We challenge ourselves to live up to what our players go through on a daily basis: always trying harder and looking for additional opportunities and trying to be creative. Thankfully, the leadership and the management and the executive committee have all set that direction. When we report back to the players on our executive committee, they’re always interested and are challenging us to do more.

We’re constantly trying to find new ways to evolve. We’re in a constant state of change - that certainly is true within the world of licensing and retail. Everything is constantly in flux so we have to be trying to anticipate where those next opportunities are.

On the subject of getting creative, your release mentions the potential for developing content opportunities through ACE Media, the NFLPA’s content and production subsidiary. What exactly do you have in mind on the content front, and in what ways will REP Worldwide look to leverage ACE Media?

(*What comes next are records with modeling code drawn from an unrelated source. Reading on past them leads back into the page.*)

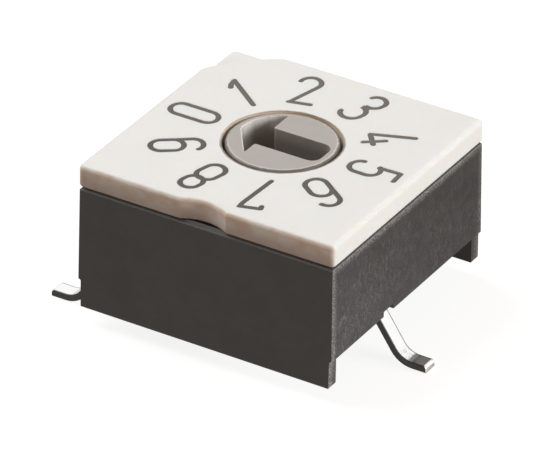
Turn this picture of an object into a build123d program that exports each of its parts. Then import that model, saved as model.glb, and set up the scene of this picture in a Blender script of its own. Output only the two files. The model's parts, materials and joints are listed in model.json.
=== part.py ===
"""Rotary dip switch with ten positions and five surface mount leads. Sizes are in millimetres.

Frame: +Z is up and the origin is on the dial axis, in the plane that the lead feet stand on.
The front is -Y, the common lead is on +X, the four code leads are on -X. The arrow points to 0.
"""
import os
from math import atan2, cos, hypot, radians, sin

from build123d import *

os.makedirs("parts", exist_ok=True)

# Outside sizes
body_width = 10.0
body_draft = 0.75
body_edge_radius = 0.03
body_top_chamfer = 0.13
standoff = 0.59
leg_height = 1.10
leg_thickness = 0.48
leg_inset = 0.12
leg_bottom_radius = 0.08
leg_step_radius = 0.07
housing_height = 4.71
cover_inset = 0.02
cover_width = body_width - 2 * cover_inset
cover_thickness = 0.84

# Levels above the plane of the feet
leg_z = standoff
skirt_z = leg_z + leg_height
body_z = leg_z + housing_height
dial_z = body_z + cover_thickness

# Leads, bent at the post, the shoulder and the heel
lead_pitch = 0.254 * body_width
lead_width = 0.06 * body_width
lead_thickness = 0.25
lead_top_z = skirt_z + 0.17
lead_mid_z = lead_top_z - lead_thickness / 2
post_inset = 1.15
shoulder_inset = 0.47
heel_outset = 0.63
foot_length = 1.01
post_x = body_width / 2 - post_inset
shoulder_x = body_width / 2 - shoulder_inset
heel_x = body_width / 2 + heel_outset
lead_end_x = heel_x + foot_length
post_radius = 0.15
shoulder_radius = 0.26
heel_radius = 0.85
lead_edge_radius = 0.03
lead_end_radius = 0.12
slot_clearance = 0.03

# Housing inside
skirt_wall = 0.60
end_wall = leg_thickness
ledge = 0.10
roof_thickness = 0.90
roof_z = body_z - roof_thickness
notch_height = 0.19
notch_clearance = 0.02

# Contact base and resin
base_thickness = 0.64
base_top_z = lead_top_z + base_thickness
base_clearance = 0.01
resin_z = skirt_z + 0.02
spring_post = (0.70, 0.30)

# Works between the contact base and the roof: wiper room, track, disc, star and the rotor's play
works_height = roof_z - base_top_z
wiper_room = 0.36 * works_height
track_thickness = 0.03
disc_thickness = 0.25
rotor_play = 0.05
star_thickness = works_height - wiper_room - track_thickness - disc_thickness - rotor_play
track_z = base_top_z + wiper_room
disc_bottom_z = track_z + track_thickness
star_bottom_z = disc_bottom_z + disc_thickness
star_top_z = star_bottom_z + star_thickness

# Rotor
rotor_radius = 0.195 * body_width
rotor_clearance = 0.115
rotor_bore = rotor_radius + rotor_clearance
rotor_rim_radius = 0.09
rotor_sink = 0.01
rotor_top_z = dial_z - rotor_sink
star_radius = 0.32 * body_width
star_depth = 0.18
scallop_radius = 0.375 * star_radius
positions = 10
step_angle = 360 / positions
boss_radius = 0.375 * star_radius
pivot_radius = boss_radius / 2
pivot_clearance = 0.04
pivot_end_gap = 0.06
pivot_depth = 0.45

# Arrow slot, seen from above with the arrow pointing to -X
arrow_depth = 1.65
arrow_tip = (-0.851 * rotor_radius, 0.015 * rotor_radius)
arrow_neck_x = -0.382 * rotor_radius
arrow_near_shaft = 0.295 * rotor_radius
arrow_far_shaft = 0.338 * rotor_radius
arrow_barb_y = 0.641 * rotor_radius
arrow_far_radius = 0.905 * rotor_radius
arrow_end_x = 0.841 * rotor_radius
arrow_end_radius = 0.185 * rotor_radius
arrow_neck_radius = 0.08
arrow_tip_radius = 0.03
arrow_edge = 0.04

# Code disc and track
track_half_width = 0.047 * star_radius
common_radius = 0.440 * star_radius
code_radius = {
    "8": 0.550 * star_radius,
    "4": 0.678 * star_radius,
    "2": 0.809 * star_radius,
    "1": 0.947 * star_radius,
}
spoke_width = 0.16

# Each lead: side, place along Y, then radius and angle of the point where its wiper meets the track
leads = {
    "1": (-1, 1.5 * lead_pitch, code_radius["1"], 145.6),
    "2": (-1, 0.5 * lead_pitch, code_radius["2"], 167.0),
    "4": (-1, -0.5 * lead_pitch, code_radius["4"], 195.0),
    "8": (-1, -1.5 * lead_pitch, code_radius["8"], 226.0),
    "common": (1, -0.5 * lead_pitch, common_radius, 333.0),
}

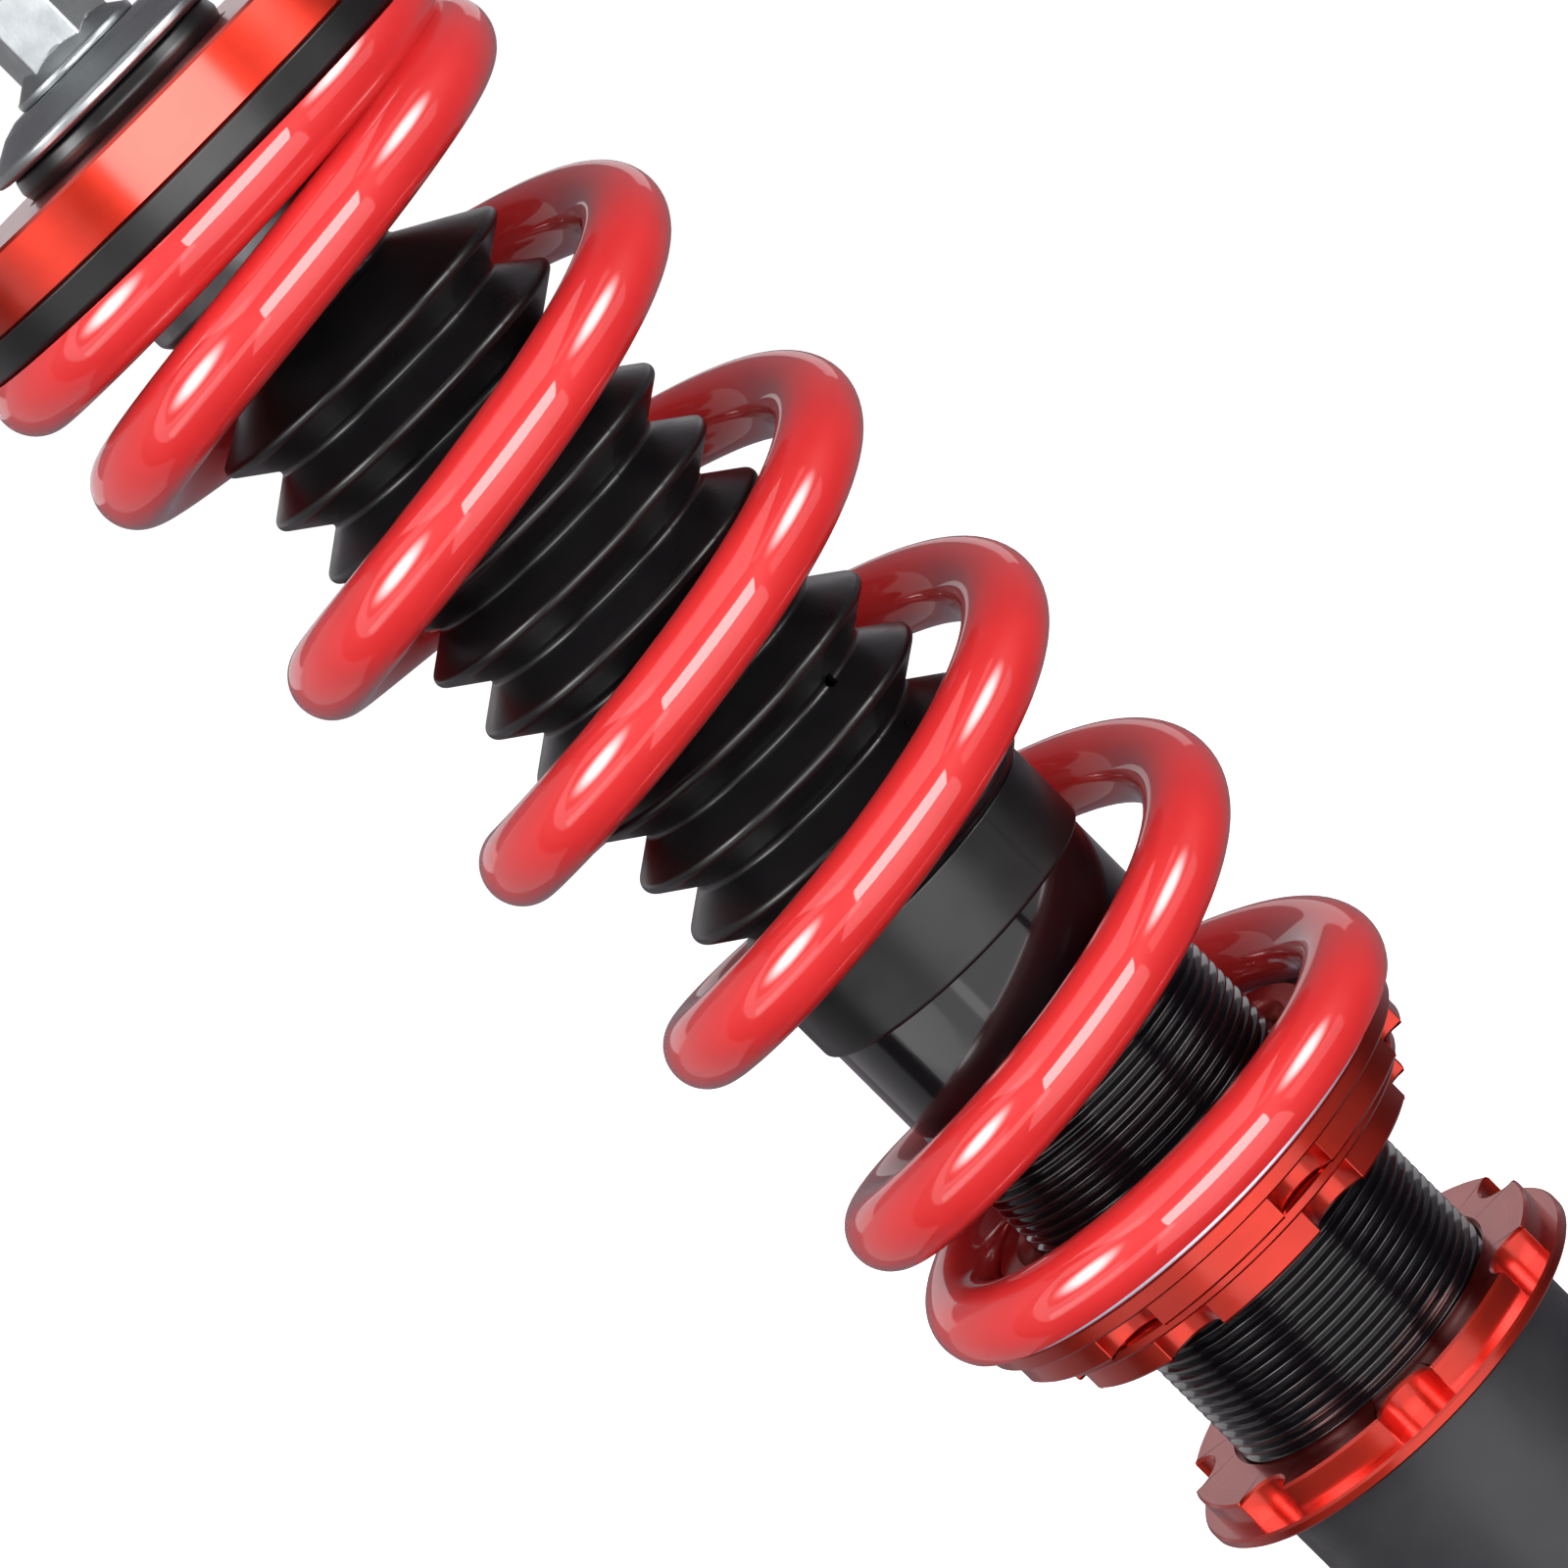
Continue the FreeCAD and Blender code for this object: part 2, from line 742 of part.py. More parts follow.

It really just opens up the portfolio of athletes that ACE has access to when they are out pitching content opportunities and speaking with production companies and media partners about which players might be featured in the content that they create.

The model of REP Worldwide is kind of similar if you look back to when ACE was founded. There is a reason it’s called ACE Media - ACE stands for Athlete, Content & Entertainment’ - it’s not NFL player entertainment because the goal of that entity is to develop content for players worldwide in any sports. It’s about developing content opportunities around those players as personalities and individuals off the field.

We think there are a lot of compelling content ideas around the two associations that we’re working with. And again, when you go back to women’s sports, there are some really unique stories to be told there.

I won’t speak for Scott Langerman, the CEO of ACE, but Scott definitely has projects that are in various stages of development, where WNBA players or US women’s soccer team players can be plugged in. And I’m sure there will be new original development ideas specifically around those players and associations as well.

Scebelo was speaking to SportsPro Americas editor Michael Long.